November 10: Leo the Great
Leo I, or Leo the Great, was pope from September 29, 440 until this day (November 10), 461. He was born to an aristocratic Tuscan family and early in his life entered an ecclesiastical career, becoming a prominent deacon of the Church at Rome. He became known as an ardent and uncompromising defender of the true and Apostolic faith against the errors taught by Nestorius, Pelagius, and others. He was unanimously elected pope in 440, and his pontificate help to solidify the Roman Church’s position as the primary defender of Catholic Christianity, and the leader of all the churches of Christendom. At the Council of Chalcedon – which finalized and promulgated the Nicene Creed – received Leo’s work, now known as “The Tome of Leo”, which set forth the orthodox teaching that Christ was a single person who was at once both perfectly God and perfectly human.
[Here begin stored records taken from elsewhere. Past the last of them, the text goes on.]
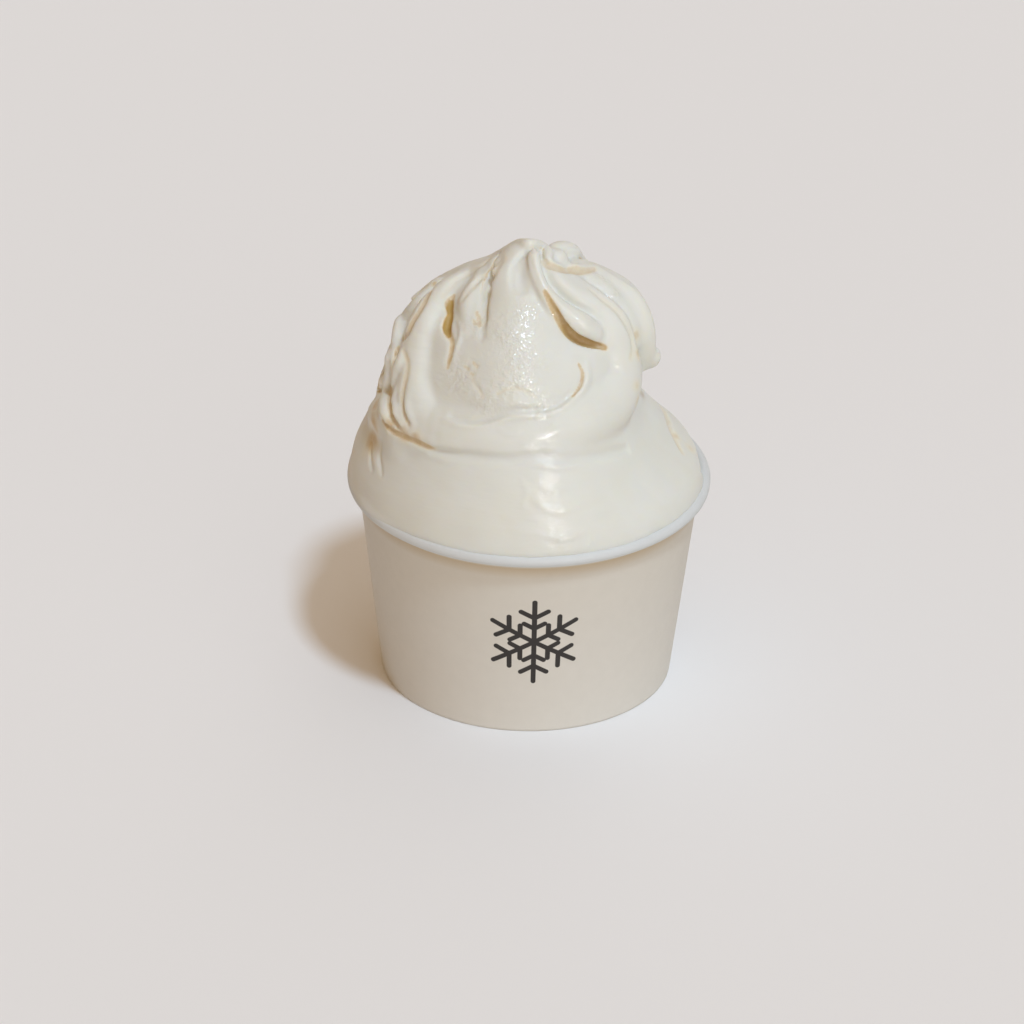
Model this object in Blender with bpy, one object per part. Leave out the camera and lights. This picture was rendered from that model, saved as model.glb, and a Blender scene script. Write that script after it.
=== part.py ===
"""A small paper cup heaped high with white gelato. Lengths are in millimetres until a mesh is made.

The cup stands on z = 0 round the Z axis, and the side that shows best faces -Y.
"""

import itertools
import math

import bpy
import numpy as np

MM = 0.001
GAP = 0.3

# Cup
RIM_RADIUS = 40.0
BASE_RADIUS = 32.0
CUP_HEIGHT = 48.0
BEAD_RADIUS = 1.4
PAPER = 0.5
DISC_HEIGHT = 6.0
HEM_SLOT = 1.1
HEM_HEIGHT = 5.0
BEAD_STEPS = 14
ROUND_STEPS = 64
MERGE_DISTANCE = 0.01

BEAD_MIDDLE = (RIM_RADIUS - BEAD_RADIUS, CUP_HEIGHT - BEAD_RADIUS)
WALL_TOP_RADIUS = BEAD_MIDDLE[0] - BEAD_RADIUS + PAPER

# Heap: how far the plain mound reaches from the axis on each side, by height above the rim
MOUND = (
    # height, left, right, front, back
    (-4, 38.6, 38.6, 38.6, 38.2),
    (0, 39.4, 38.6, 39.2, 38.0),
    (4, 38.9, 37.0, 38.4, 37.0),
    (8, 37.8, 34.2, 36.9, 35.4),
    (15, 35.0, 28.6, 33.6, 32.4),
    (20, 33.2, 25.2, 31.2, 30.6),
    (25, 31.6, 23.6, 28.8, 29.2),
    (30, 30.0, 23.4, 25.8, 27.8),
    (35, 28.0, 23.4, 22.8, 25.8),
    (40, 24.6, 21.8, 19.2, 22.8),
    (45, 17.4, 17.2, 14.4, 17.8),
    (50, 9.6, 10.6, 8.4, 11.2),
    (53, 5.2, 6.2, 4.6, 6.4),
    (56, 0.0, 0.0, 0.0, 0.0),
    (64, -8.0, -8.0, -8.0, -8.0),
)
MOUND_STEEPNESS = 0.8
MOUND_FOOT = 2.0

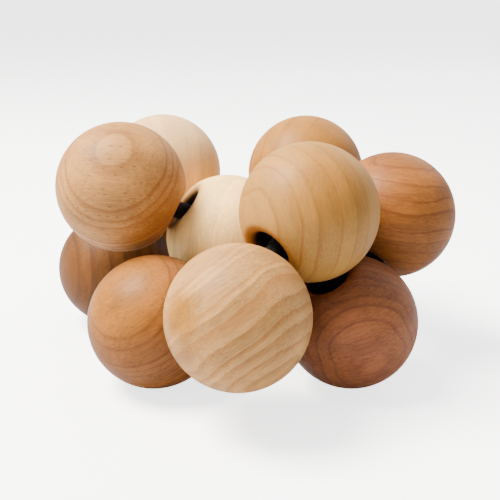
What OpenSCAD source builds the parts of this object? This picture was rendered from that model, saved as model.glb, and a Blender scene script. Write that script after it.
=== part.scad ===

When the work was read out at the Council, the bishops of the council shouted “This is the faith of the fathers! Peter has spoken thus through Leo!” In 452, Atila the Hun invaded Italy. St. Leo went to meet him, and thanks to the saint’s intervention, Atila refrained from sacking Rome. Likewise, under Leo, the universal primacy of the See of Peter came to be recognized throughout the world. Many of Leo’s orations and letters survive. Due to his great sagacity and insight, he was declared a Doctor of the Church in 1754. Leo’s relics are preserved under an altar dedicated to him at St. Peter’s Basilica in Rome.